However, sadly, for many the interconnectedness of all things is veiled from sight, obscured by the brilliance of our daylight rational round.

“The patriarchal point of view is distinguished from the earlier view by its setting apart of all pairs-of-opposites—male and female, life and death, true and false, good and evil—as though they were absolutes in themselves and not merely aspects of the larger entity of life.”—Joseph Campbell, Occidental Mythology

Those are the type things I read and ruminate upon when cast and crutches force me to stay home. Oh blessed cast and crutches!

It’s intermission, hence the tea. I’m watching Ingmar Bergman’s The Magic Flute for the second time in as many days.

And of course, there it all is again.

Yesterday I watched a National Film Board documentary entitled The Goddess Remembered. It was good, though it stuttered a bit when they interviewed the talking heads, who were naturally all female. Lots of chatter about ‘hierarchy’ and ‘patriarchy’, and returning to the more ‘nurturing’ values of a ‘matriarchal’ order of life.

A line from Joseph Conrad’s The Heart Of Darkness just flashed to mind.

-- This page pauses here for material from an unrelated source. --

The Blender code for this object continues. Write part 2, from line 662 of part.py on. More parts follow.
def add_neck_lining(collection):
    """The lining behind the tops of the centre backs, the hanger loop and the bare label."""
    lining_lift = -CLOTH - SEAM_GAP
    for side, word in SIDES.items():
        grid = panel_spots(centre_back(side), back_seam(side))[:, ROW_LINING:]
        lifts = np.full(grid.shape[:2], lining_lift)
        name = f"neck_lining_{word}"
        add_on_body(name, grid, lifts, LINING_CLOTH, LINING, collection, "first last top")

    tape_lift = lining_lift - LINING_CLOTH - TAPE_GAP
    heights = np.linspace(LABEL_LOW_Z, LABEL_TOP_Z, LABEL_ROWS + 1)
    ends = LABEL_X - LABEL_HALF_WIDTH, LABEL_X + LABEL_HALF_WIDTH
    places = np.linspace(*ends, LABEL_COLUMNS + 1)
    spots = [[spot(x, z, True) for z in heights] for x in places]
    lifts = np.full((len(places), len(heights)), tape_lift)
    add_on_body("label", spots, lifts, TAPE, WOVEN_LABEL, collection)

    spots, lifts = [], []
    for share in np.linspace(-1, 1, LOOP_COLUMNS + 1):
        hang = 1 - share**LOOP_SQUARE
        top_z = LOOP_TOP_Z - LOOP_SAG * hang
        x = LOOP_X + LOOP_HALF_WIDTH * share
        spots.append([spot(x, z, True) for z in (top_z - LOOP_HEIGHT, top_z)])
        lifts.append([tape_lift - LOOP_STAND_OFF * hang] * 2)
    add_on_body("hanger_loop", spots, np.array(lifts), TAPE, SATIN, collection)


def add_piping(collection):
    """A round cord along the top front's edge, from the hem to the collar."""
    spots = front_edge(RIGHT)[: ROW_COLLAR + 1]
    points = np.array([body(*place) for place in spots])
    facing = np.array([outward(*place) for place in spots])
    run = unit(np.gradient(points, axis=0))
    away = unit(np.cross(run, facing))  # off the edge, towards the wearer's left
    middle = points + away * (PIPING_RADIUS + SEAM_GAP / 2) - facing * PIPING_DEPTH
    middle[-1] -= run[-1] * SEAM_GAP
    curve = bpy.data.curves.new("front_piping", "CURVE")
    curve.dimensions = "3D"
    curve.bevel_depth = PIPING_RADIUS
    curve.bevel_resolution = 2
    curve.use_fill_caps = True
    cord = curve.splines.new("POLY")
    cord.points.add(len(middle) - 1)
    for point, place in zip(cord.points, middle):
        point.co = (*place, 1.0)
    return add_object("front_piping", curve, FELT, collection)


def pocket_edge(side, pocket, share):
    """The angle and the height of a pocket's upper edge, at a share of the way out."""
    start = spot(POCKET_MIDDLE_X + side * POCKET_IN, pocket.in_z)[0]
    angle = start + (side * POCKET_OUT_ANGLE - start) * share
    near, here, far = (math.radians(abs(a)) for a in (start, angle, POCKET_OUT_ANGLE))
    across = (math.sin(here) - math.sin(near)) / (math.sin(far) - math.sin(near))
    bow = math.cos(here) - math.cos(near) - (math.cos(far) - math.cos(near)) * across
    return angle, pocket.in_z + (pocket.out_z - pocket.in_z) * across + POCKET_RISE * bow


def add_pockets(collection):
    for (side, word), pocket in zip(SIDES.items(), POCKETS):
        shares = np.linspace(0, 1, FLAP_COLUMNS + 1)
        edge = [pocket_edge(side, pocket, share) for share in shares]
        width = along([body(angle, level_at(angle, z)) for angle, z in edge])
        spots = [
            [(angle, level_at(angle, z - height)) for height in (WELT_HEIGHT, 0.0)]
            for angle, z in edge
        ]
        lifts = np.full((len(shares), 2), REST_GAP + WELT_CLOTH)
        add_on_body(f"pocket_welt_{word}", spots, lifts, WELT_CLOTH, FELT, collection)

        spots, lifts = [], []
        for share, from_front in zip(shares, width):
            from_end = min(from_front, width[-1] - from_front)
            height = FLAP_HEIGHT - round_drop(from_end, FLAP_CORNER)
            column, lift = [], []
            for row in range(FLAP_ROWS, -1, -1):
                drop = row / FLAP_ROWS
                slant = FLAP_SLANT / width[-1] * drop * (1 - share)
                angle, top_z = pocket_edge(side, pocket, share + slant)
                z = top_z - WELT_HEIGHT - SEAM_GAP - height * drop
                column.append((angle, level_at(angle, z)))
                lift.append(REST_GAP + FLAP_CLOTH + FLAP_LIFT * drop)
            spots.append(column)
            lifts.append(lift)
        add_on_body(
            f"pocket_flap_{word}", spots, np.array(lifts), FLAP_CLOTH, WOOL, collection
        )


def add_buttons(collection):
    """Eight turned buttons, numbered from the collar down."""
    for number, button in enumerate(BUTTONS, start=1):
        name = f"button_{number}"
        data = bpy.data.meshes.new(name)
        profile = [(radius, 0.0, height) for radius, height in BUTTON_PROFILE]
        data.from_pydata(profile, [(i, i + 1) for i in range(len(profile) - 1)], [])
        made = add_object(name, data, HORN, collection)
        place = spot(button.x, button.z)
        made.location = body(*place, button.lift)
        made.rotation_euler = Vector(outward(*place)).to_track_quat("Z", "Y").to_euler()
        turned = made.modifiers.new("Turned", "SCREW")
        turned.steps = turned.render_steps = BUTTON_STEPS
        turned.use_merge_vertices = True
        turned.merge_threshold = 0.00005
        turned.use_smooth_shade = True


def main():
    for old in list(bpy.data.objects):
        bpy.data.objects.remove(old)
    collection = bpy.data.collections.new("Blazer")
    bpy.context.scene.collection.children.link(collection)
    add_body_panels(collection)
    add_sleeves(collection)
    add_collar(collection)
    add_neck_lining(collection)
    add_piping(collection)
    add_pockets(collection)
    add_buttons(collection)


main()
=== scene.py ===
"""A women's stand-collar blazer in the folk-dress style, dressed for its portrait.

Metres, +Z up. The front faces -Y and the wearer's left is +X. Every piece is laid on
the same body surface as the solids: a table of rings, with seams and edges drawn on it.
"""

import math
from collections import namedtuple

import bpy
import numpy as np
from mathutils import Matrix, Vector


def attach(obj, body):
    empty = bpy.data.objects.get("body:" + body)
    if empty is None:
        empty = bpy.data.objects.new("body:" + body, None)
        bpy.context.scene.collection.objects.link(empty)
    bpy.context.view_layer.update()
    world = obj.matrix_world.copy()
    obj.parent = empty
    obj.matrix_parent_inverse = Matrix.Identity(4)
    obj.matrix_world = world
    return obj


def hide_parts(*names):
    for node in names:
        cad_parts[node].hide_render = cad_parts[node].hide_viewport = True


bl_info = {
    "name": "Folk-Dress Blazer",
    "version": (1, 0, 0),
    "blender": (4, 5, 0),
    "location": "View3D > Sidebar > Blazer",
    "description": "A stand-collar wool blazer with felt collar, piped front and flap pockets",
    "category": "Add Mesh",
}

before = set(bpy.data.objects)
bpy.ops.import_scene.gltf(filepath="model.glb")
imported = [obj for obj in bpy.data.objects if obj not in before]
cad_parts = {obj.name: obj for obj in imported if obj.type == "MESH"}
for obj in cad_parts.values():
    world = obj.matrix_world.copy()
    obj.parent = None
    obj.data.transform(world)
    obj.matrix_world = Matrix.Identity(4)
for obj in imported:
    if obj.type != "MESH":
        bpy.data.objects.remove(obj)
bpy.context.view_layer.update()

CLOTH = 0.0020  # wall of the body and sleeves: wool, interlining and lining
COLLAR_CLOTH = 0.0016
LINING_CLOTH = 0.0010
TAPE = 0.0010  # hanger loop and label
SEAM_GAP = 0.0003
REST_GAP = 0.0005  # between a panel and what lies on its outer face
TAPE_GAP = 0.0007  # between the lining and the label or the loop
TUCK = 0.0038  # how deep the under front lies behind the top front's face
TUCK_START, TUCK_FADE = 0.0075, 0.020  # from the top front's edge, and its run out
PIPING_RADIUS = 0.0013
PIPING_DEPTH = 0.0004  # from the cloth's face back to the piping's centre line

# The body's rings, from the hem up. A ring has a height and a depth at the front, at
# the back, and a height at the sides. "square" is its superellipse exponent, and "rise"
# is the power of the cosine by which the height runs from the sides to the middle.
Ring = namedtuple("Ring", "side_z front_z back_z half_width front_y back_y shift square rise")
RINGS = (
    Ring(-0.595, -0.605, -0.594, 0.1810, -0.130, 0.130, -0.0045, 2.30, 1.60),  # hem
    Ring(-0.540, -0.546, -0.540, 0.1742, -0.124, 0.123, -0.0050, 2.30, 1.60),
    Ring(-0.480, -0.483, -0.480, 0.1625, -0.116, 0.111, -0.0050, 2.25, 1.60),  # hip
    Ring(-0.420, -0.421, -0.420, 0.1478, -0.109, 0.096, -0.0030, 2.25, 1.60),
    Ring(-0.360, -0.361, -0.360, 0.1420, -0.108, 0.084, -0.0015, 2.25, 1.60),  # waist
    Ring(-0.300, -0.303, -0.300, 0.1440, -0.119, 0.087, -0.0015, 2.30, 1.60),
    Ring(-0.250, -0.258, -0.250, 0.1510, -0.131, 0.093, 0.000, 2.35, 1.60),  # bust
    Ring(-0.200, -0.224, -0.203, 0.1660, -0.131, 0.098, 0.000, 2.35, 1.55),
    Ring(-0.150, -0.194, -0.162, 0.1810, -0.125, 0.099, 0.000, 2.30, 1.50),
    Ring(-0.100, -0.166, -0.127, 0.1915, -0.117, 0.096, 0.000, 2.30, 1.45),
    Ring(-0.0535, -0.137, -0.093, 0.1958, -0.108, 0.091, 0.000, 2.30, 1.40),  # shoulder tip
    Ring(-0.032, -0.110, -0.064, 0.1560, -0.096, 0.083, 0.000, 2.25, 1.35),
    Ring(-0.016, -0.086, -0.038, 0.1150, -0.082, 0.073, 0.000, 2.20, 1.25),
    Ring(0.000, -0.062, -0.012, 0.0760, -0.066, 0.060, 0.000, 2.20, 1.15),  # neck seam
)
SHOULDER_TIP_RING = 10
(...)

It goes something like: “We must help women remain in their own world, lest our’s gets worse.” It’s one of those divinely inspired lines which enrage vociferously feminist factions. To me at any rate, it’s connected to The Goddess Remembered doc as much as the Campbell quote, as well as Mozart’s mytho-poetic Magic Flute. Not to mention another film waiting patiently in my iTunes rental library: Apocalypse Now.

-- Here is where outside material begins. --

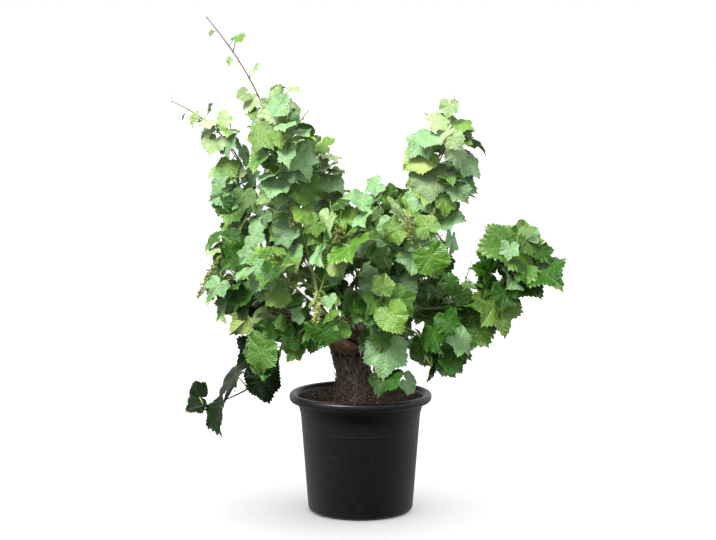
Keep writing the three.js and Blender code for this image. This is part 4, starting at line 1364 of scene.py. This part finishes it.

  But back to Mozart’s Magic Flute. The male and female principles are estranged and quarreling. Ring a bell? The daughter is caught between them and has recently been lured away from the mother by Sarastro, her father, a sinister figure at first. But he is not so, although his servant Monostatos–who has imprisoned the daughter–is.

Monostatos is a moor, vaguely Levantine, via North Africa and Spain. Can he be Mozart’s circumspect personification of the one true and everlasting Christian Church? Having imprisoned maiden nature?

Enough. The orchestra is tuning up for the second act.

Will the daughter, Pamino, and Prince Tamino, fired by the strength of their love for one another overcome all trials set before them and thus reunite the sundered principles of Life, the male and the female?

What year was the Magic Flute produced, 1791?

Have they yet?

Don’t tell the guys at work how I pass my days, please.